Latest Trump Firestorm: Sexual Harassment at Work
Donald Trump’s comments on sexual harassment at work have raised questions about steps women can task if it happens to them. Most companies have formal policies prohibiting sexual harassment, but there are a few common sense steps any woman can take if she feels someone is acting inappropriately toward them at work.
1) Call It Out: These days, perhaps thanks to the freedom the feel commenting online, people feel free to say anything they please with no regard to what is appropriate or legal. Sometimes they have no clue that what they’re saying crosses boundaries. Be firm and direct and tell the person in question that such comments or advances are unacceptable.
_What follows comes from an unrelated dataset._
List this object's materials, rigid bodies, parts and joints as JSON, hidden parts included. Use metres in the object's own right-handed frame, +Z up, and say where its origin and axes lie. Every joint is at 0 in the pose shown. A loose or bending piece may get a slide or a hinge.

2) Document It: Keep a written record with specific details of the date, time, nature of the comments or actions and any witnesses. Specifics count because when you allege harassment, your credibility will be questioned and facts can bolster your case
3) Report It: Depending on the size and structure of your organization, you might go to a trusted colleague for advice or to your supervisor. You can also go to your human resources department and file a formal complaint. But before you take that step, know that the purpose of HR departments is to protect the company, not serve as your personal ally. While that includes enforcing zero tolerance policies on sexual harassment, too often women confide in HR only to pegged as a problem because the company would rather protect the big boss, not the dispensable worker bee. That doesn’t mean you should not report claims of harassment; just be aware of how and to whom you turn for notification and support. If your employer is unresponsive, consider filing a complaint with the Equal Opportunity Commission. You don’t need a lawyer to do this. You can also consult a lawyer to better understand your rights and recourses, if you have the resources.